Handel Encourages Women to 'Walk the Walk'
ALPHARETTA, Ga. — When Rep. Karen Handel was growing up, she aspired to be the first female professional football player.
While that dream didn’t come true, she jokes she is now involved in a different contact sport — politics.
Handel was elected this June as the first female Republican Congresswoman from Georgia.
On Oct. 18 she spoke about her own experiences navigating the business and political ladder at the annual Women Who Walk the Walk event hosted by the Alpharetta Chamber of Commerce.
“As women, sometimes when we embark on our careers and life we get caught up in the fear of failure,” Handel said. “Every one of us has had that moment where we were afraid of what’s next, where we’re going and if it doesn’t turn out.”
But in times like that, she said it’s important to be brave.
“Every single woman in this room needs to be audacious about what it is you want to achieve as a person and woman,” Handel said. “Not just in your careers, but in your lives. One thing I learned early on for myself is that where you’ve been does not get to define where you can or will go.”
Failure is a part of life, she said, and because they may experience it early on, it’s crucial to get comfortable with it.
“That’s the only way to really get out of your comfort zone,” Handel said.
She left home at the age of 17 from a tough environment including abuse in the household. Some of her friends let her move in with them, and she said she didn’t get into too much trouble even as a teen on her own.
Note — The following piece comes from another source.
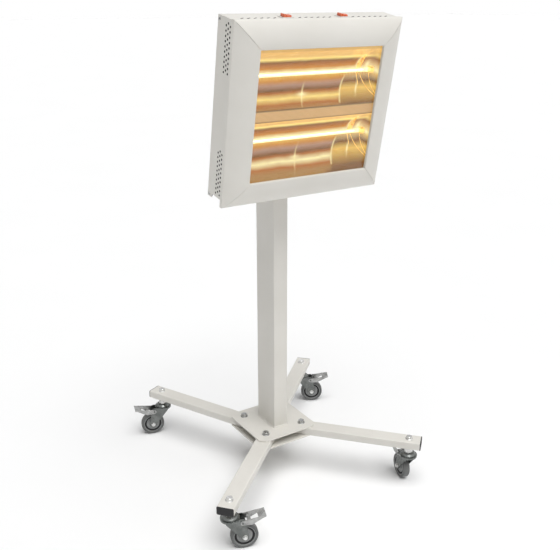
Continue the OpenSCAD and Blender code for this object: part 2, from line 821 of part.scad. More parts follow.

“I’m a pretty unlikely congressman given the path I’ve taken to be where I am,” Handel said. “I have been told I’m a little too audacious. But I wear that as a badge of complete and total courage because no one is ever going to tell me I can’t. That is the spirit you have to embrace.”
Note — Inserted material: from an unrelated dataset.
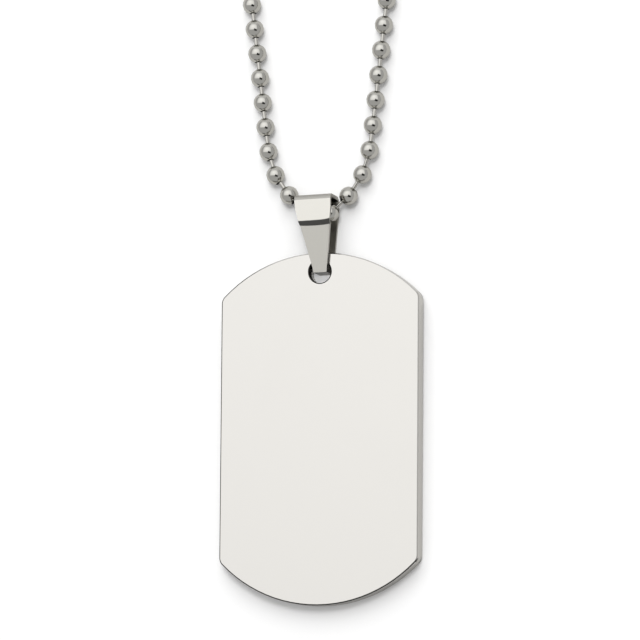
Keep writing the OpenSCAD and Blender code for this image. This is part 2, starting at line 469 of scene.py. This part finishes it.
def makeBail():
    s = bailSettings
    half = s["strip"] / 2
    tip, foot, brow = s["tipBend"], s["footBend"], s["browBend"]
    length = s["length"]
    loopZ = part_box("bail")[1].z / mm - half
    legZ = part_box("tag")[1].z / mm + s["seatGap"] + half
    footZ = legZ + s["legRise"]
    slope = math.radians(s["stepSlope"])
    footY = length - s["loopLength"] - foot * math.tan(slope / 2)
    nearEnd = half + tip
    endY = length - half

    # One edge across the strip, at the tip of the back leg
    deselectAll()
    width = s["topWidth"] * s["spareWidth"]
    bpy.ops.mesh.primitive_plane_add(size=width * mm, location=(0, (nearEnd - width / 2) * mm, half * mm))
    bail = bpy.context.object
    bail.name = "bailStrip"
    startEditing(bail)
    selectVertices(bail, lambda co: co.y < 0)
    bpy.ops.mesh.delete(type="VERT")
    bpy.ops.mesh.select_all(action="SELECT")
    bpy.ops.mesh.subdivide(number_cuts=s["columns"] - 1)

    # Up the back leg and round the top: a bend, a flat fold and a crisp bend into the panel
    bend = s["foldDrop"]
    extendStrip(endY - bend - nearEnd, 0)
    along, up = bendStrip(endY - bend, half, bend, 0, 90)
    fold = math.radians(s["foldSlope"])
    crisp, wide = s["panelBend"], s["foldBend"]
    foldLength = (bend - wide * math.cos(fold) - crisp * (1 - math.cos(fold))) / math.sin(fold)
    foldStart = loopZ - bend
    extendStrip(0, foldStart - up)
    along, up = bendStrip(along, foldStart, wide, 90, 90 - s["foldSlope"])
    extendStrip(-foldLength * math.cos(fold), foldLength * math.sin(fold))
    along -= foldLength * math.cos(fold)
    up += foldLength * math.sin(fold)
    along, up = bendStrip(along, up, crisp, 180 - s["foldSlope"], s["foldSlope"])

    # Down the panel, over the step and along the front leg to its tip
    drop = loopZ - footZ - (foot + brow) * (1 - math.cos(slope))
    browY = footY + (foot + brow) * math.sin(slope) + drop / math.tan(slope)
    extendStrip(browY - along, 0)
    along, up = bendStrip(browY, loopZ, brow, 180, s["stepSlope"])
    run = drop / math.tan(slope)
    extendStrip(-run, -drop)
    along, up = bendStrip(along - run, up - drop, foot, 180 + s["stepSlope"], -s["stepSlope"])
    extendStrip(half - along, legZ - up)

    # Sharply back through the hole and into the back leg
    extendStrip(0, nearEnd - legZ)
    bendStrip(half, nearEnd, tip, 270, 90)
    bpy.ops.mesh.select_all(action="SELECT")
    bpy.ops.mesh.remove_doubles(threshold=0.01 * mm)
    bpy.ops.mesh.normals_make_consistent(inside=False)
    bpy.ops.object.mode_set(mode="OBJECT")
    settleMesh(bail)

    # Curve the step's two edges, and let the panel fall towards the fold
    halfWidth = s["shoulderWidth"] / 2 * mm
    for vertex in bail.data.vertices:
        co = vertex.co
        if co.z > (legZ - half) * mm and (footY - 0.1) * mm < co.y < (browY + 0.1) * mm:
            across = min(abs(co.x) / halfWidth, 1)
            climb = (co.z / mm - footZ) / (loopZ - footZ)
            co.y += (1 - climb) * s["footRise"] * mm * across**2
            if co.x > 0:
                co.y += climb * s["browRise"] * mm * across**3
        if co.z > (loopZ - 2 * bend) * mm and co.y > browY * mm:
            co.z -= s["panelDip"] * mm * (co.y / mm - browY) / (endY - browY)
        co.y -= co.x * math.tan(math.radians(s["skew"]))

    # Taper it towards the tip
    outline = (
        (s["tipWidth"] / 2, 0),
        (s["shoulderWidth"] / 2, length - s["shoulderDrop"]),
        (s["topWidth"] / 2, length),
    )
    startEditing(bail)
    for side in (1, -1):
        for (nearX, nearY), (farX, farY) in zip(outline, outline[1:]):
            bpy.ops.mesh.select_all(action="SELECT")
            bpy.ops.mesh.bisect(
                plane_co=(side * nearX * mm, nearY * mm, 0),
                plane_no=Vector((side * (farY - nearY), nearX - farX, 0)).normalized(),
                clear_outer=True,
                threshold=1e-7,
            )
    bpy.ops.object.mode_set(mode="OBJECT")

    # Give it its thickness and soften the cut edges; the flats stay flat in the light
    shadeSmooth(bail, 50)
    thick = bail.modifiers.new("Thickness", "SOLIDIFY")
    thick.thickness = s["strip"] * mm
    thick.offset = 0
    thick.use_even_offset = True
    edges = bail.modifiers.new("Edges", "BEVEL")
    edges.width = s["edgeRound"] * mm
    edges.segments = s["edgeSteps"]
    edges.limit_method = "ANGLE"
    edges.angle_limit = math.radians(60)
    applyModifiers(bail)
    shadeSmooth(bail, 50)
    bail.modifiers.new("Shading", "WEIGHTED_NORMAL").keep_sharp = True
    applyModifiers(bail)

    # Set it in its place, leaning as it hangs
    lean = Matrix.Rotation(math.radians(s["lean"]), 4, "Z")
    middle = s["tipDrop"] - s["slideDown"] - length / 2  # the hole, from half way along the back leg
    place = Matrix.Translation((s["slideRight"] * mm, middle * mm, 0))
    bail.matrix_world = place @ lean @ Matrix.Translation((0, -s["tipDrop"] * mm, 0))
    settleMesh(bail)
    finishPiece(bail, steelMaterial("pressedSteelStrip", bailFinish), "bail_steel", "bail")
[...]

She worked her way up from her first full-time job as a clerk typist with AARP, to serving in the White House and as deputy chief of staff to Gov. Sonny Perdue.
“I was able to recognize the opportunity that was in front of me,” Handel said.
She eventually became the CEO of the North Fulton Chamber of Commerce, which she said was a pivotal point in her career.
Not long after she was named the CEO, she found the organization was on the brink of bankruptcy because the finance director had been embezzling money.
“I’ll never forget that meeting because several folks wanted to be quiet and not tell the membership the full extent of what was going on,” Handel said. “I had to make a decision about who I really am at the core of my being. I made the decision if we were not going to be fully transparent, I would resign by the end of the day.”
The board of directors was supportive of her decision, the Bank of North Georgia helped them get a substantial line of credit and the members rallied around the organization.
This inspired her to see what the community is really about, she said.
A short while later, she became the first woman elected chair of the Fulton County Board of Commissioners after she initially lost a race to be a board member.
“You have to believe you can do it and you cannot be lulled into complacency by being afraid to take the risk and step out and do it,” Handel said. “Who cares that I lost the commission race? Move on with life. I did, and low and behold next thing you know I’m chairman of the commission.”
She next ran for Secretary of State of Georgia and was told she was “too big for her britches.” She won and became the first Republican to hold the position.
“Don’t ever let anyone tell you it’s not your turn,” Handel said. “Being in tough situations and standing up to fear is one of the most important things you can do. Every time you take a step out, it will open new doors for you.”